Le Capital, ennemi n°1 de la transcendance



Le rapport social nommé «Capital» est fondé sur l’exploitation des masses par une classe, propriétaire des moyens économiques, la bourgeoisie, qui n’a que faire de la quête d’un sens à la vie et de la réflexion sur les buts de la société. De ce point de vue, le capital se présente comme l’ennemi  numéro un  de la transcendance.
Ici il faut préciser: «Le Capital n’est pas une puissance personnelle, c’est une puissance sociale» [Karl Marx, «Le Manifeste Communiste», 1848, Ed. Folio présentée par Maximilien Rubel, p. 417], et  donc ce que je peux être amené à dire concernant le bourgeois vise celui-ci non en tant que personne, égale à toutes les autres en dignité, mais le membre de la classe exploiteuse. Le bourgeois, en tant que personne est victime d’une formation sociale dont il est en tant que membre de la classe le bénéficiaire.

Karl Marx a dressé un tableau saisissant - et actuel en 2016 - de l’action révolutionnaire de la bourgeoisie. Extraits : «Frissons sacrés et pieuses ferveurs, enthousiasmes chevaleresques, mélancolie béotienne, elle a noyé tout cela dans l’eau glaciale du calcul égoïste. Elle a dissous la dignité de la personne dans la valeur d’échange […] La bourgeoisie a dépouillé de leur sainte auréole toutes les activités jusqu’alors vénérables et considérées avec un pieux respect. Elle a changé en salariés à ses gages le médecin, le juriste, le prêtre, le poète, l’homme de science. Aux relations familiales, elle a arraché leur voile de touchante sentimentalité ; elle les a réduites à un simple rapport d’argent» [op.cit, pages 401-402].
Par la violence et le cynisme, cette domination s’est étendue à la planète entière (la «mondialisation» subie) mais aussi à chaque parcelle de vie de l’individu isolé sans en exclure aucunes, même les plus secrètes, l’amour et la sexualité. Dans toutes les activités, sociales et privées,  pour tous les individus, membres de la classe exploitée (Marx disait le «prolétariat») dans ses différentes strates, des classes intermédiaires, et de la classe bourgeoise elle aussi dans ses différentes strates, pour tous, l’individualisme, la «concurrence individuelle féroce» [Alain Badiou, «Le second procès de Socrate», Actes Sud, 2015, p. 61] et «le dévouement illimité pour l’enrichissement personnel» [ibid] remplacent désormais, consciemment ou non, à la fois la trinité chrétienne et la devise républicaine. 

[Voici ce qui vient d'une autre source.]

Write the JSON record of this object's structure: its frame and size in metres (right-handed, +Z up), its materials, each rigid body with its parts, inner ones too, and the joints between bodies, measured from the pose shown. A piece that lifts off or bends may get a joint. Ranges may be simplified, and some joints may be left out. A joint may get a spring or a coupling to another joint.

A la résignation, majoritaire, et même délicieuse quand il s’agit de «manger la soupe sur la tête des autres» [ibid], certains opposent l’évasion, d’autres la violence.
Evasion par les médicaments (par exemple le Prozac, cyniquement qualifié par des «médecins» de «pilule du bonheur» !) ou les drogues. Evasion par les arts et les spectacles conçus comme purs divertissements, comme anesthésiants.
D’autres réagissent par une autre violence à la violence institutionnelle induite par le Capital. Violence individuelle stimulée par de nombreux films et séries télévisées – ce qui montre soit dit en passant que la violence est parfaitement admise et intégrée au «système ». Violence collective présentée souvent par de faux prophètes comme seul moyen de s’opposer à la déshumanisation de nos vies, et qui est pourtant elle-même déshumanisante et prétexte à un renforcement de la violence institutionnelle.
Au sujet des faux prophètes – à ne pas confondre avec les révolutionnaires -,  il faut évoquer la déchéance de la foi (foi politique et foi religieuse) en intégrismes et de la nation en nationalismes, intégrismes et nationalismes tous deux pourvoyeurs en abondance des cimetières du monde.